**PROBLEM TO SOLVE**
Take the lines from the beginning of the data below through the line holding "copper_thickness = 0.035" and return exactly those.

**DATA**
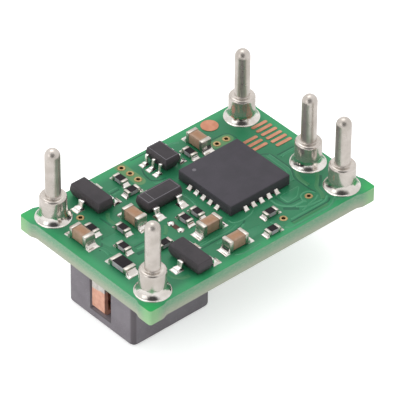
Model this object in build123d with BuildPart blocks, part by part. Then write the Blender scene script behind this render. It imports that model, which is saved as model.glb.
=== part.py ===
from build123d import *
from math import cos, radians, sin, tan
import os

os.makedirs("parts", exist_ok=True)

# Buck converter module, lying on its inductor with its pins up.
# Millimetres, +Z up. The origin is under the middle of the board, on the plane the inductor rests on.
# +X runs along the board towards the end with three pins.

# Circuit board
board_length = 18.92
board_width = 12.57
board_thickness = 1.09
board_corner_round = 0.2
edge_recess = 0.15
corner_land = 1.12
land_slope = 0.32
land_slope_round = 0.5
copper_thickness = 0.035

# Pins: two columns, each this far inside an end of the board
pin_end_margin = 1.5225
pin_row = 9.525
close_pin_pitch = 3.175
pin_radius = 0.51
pin_reach = 3.585
shoulder_radius = 0.89
shoulder_height = 1.78
shoulder_bevel = 0.1
tail_below = 0.55
tail_sides = 12
pin_hole_clearance = 0.1
solder_reach = 1.2
collar_height = 0.52
collar_hollow = 0.6
tail_solder_height = 0.42
tail_solder_reach = 1.02
tail_solder_bevel = 0.38

# Inductor
core_x = -4.93
core_length = 6.47
core_width = 6.34
core_height = 4.55
core_corner = 0.45
core_edge = 0.22
core_floor = 0.74
core_plate_thickness = 0.6
core_standoff = 0.06
post_radius = 1.2
coil_clearance = 0.06
coil_width = 1.2
coil_to_wall = 0.12
wire_thickness = 0.3
coil_turns = 4
coil_sides = 16
coil_pitch = 0.68
crossover_length = 0.8
crossover_width = 1.1
lead_width = 1.2
lead_shift = 0.3
lead_recess = 0.1
lead_bend = 0.34
lead_root_bend = 0.12
lead_half_turn = 22.5
lead_root = 0.45
foot_length = 0.95
foot_clearance = 0.15
window_width = 1.95
foot_land_toe = 0.35

# Solder under and beside the parts
solder_film = 0.05
solder_hollow = 0.6

# Controller: square no-lead package
controller_place = (2.95, -0.07)
controller_size = 5.0
controller_height = 0.78
controller_edge = 0.04
terminal_pitch = 0.65
terminals_per_side = 5
terminal_width = 0.34
terminal_length = 0.5
terminal_height = 0.2
thermal_pad_size = 3.2
terminal_toe = 0.25
terminal_climb = 0.3

# Six-lead driver
driver_place = (0.82, 4.35)
driver_length = 2.0
driver_width = 1.25
driver_height = 0.95
driver_parting_share = 0.6
driver_span = 2.1
driver_lead_pitch = 0.65
driver_lead_width = 0.22
driver_lead_thickness = 0.12
driver_foot = 0.25

# Three-lead transistors: place and the heading of their single lead in degrees
transistor_places = {
    "transistor_1": (-5.19, 4.3, 180),
    "transistor_2": (-2.0, 1.48, 90),
    "transistor_3": (-4.42, -4.28, 180),
}
transistor_length = 2.92
transistor_width = 1.3
transistor_height = 0.85
transistor_parting_share = 0.48
transistor_span = 2.4
transistor_lead_pitch = 1.9
transistor_lead_width = 0.44
transistor_lead_thickness = 0.13
transistor_foot = 0.35

# Moulded bodies with leads
body_standoff = 0.1
upper_taper = 9
lower_taper = 18
lead_slant = 0.05
lead_toe = 0.28
lead_solder_margin = 0.1

# Chip capacitors: place and the heading of their long axis
capacitor_places = {
    "capacitor_1": (-8.1, 1.78, 90),
    "capacitor_2": (-4.43, 1.06, 90),
    "capacitor_3": (3.78, 4.28, 90),
    "capacitor_4": (-1.43, -2.65, 0),
    "capacitor_5": (-1.22, -4.87, 0),
}
capacitor_length = 1.6
capacitor_width = 0.8
capacitor_height = 0.8
capacitor_band = 0.3
capacitor_toe = 0.42
capacitor_climb = 0.42

# Output capacitors on the inductor's side
output_capacitor_places = {
    "output_capacitor_1": (1.3, 2.3, 90),
    "output_capacitor_2": (1.3, -2.3, 90),
}
output_capacitor_length = 3.2
output_capacitor_width = 1.6
output_capacitor_height = 1.6
output_capacitor_band = 0.5
output_capacitor_toe = 0.45
output_capacitor_climb = 0.7

# End caps of the chip capacitors
cap_thickness = 0.03
cap_bevel = 0.05

# Small chip resistors: place and the heading of their long axis
resistor_places = [
    (-7.08, 2.05, 90),
    (-2.48, 4.68, 90),
    (-2.67, 3.33, 0),
    (-5.57, 0.81, 90),
    (-6.73, -0.61, 90),
    (2.68, 3.87, 90),
    (-1.98, -1.03, 90),
    (-1.0, -1.03, 90),
    (2.47, -4.03, 0),
    (1.41, -5.42, 0),
    (-4.58, -2.02, 0),
]
resistor_length = 1.0
resistor_width = 0.5
resistor_height = 0.33
resistor_band = 0.22
resistor_toe = 0.22
resistor_climb = 0.2

# Large chip resistor
large_resistor_place = (-7.9, -1.88, 90)
large_resistor_length = 1.6
large_resistor_width = 0.85
large_resistor_height = 0.42
large_resistor_band = 0.3
large_resistor_toe = 0.38
large_resistor_climb = 0.3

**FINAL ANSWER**
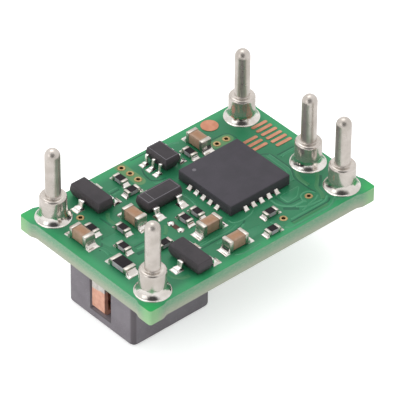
Model this object in build123d with BuildPart blocks, part by part. Then write the Blender scene script behind this render. It imports that model, which is saved as model.glb.
=== part.py ===
from build123d import *
from math import cos, radians, sin, tan
import os

os.makedirs("parts", exist_ok=True)

# Buck converter module, lying on its inductor with its pins up.
# Millimetres, +Z up. The origin is under the middle of the board, on the plane the inductor rests on.
# +X runs along the board towards the end with three pins.

# Circuit board
board_length = 18.92
board_width = 12.57
board_thickness = 1.09
board_corner_round = 0.2
edge_recess = 0.15
corner_land = 1.12
land_slope = 0.32
land_slope_round = 0.5
copper_thickness = 0.035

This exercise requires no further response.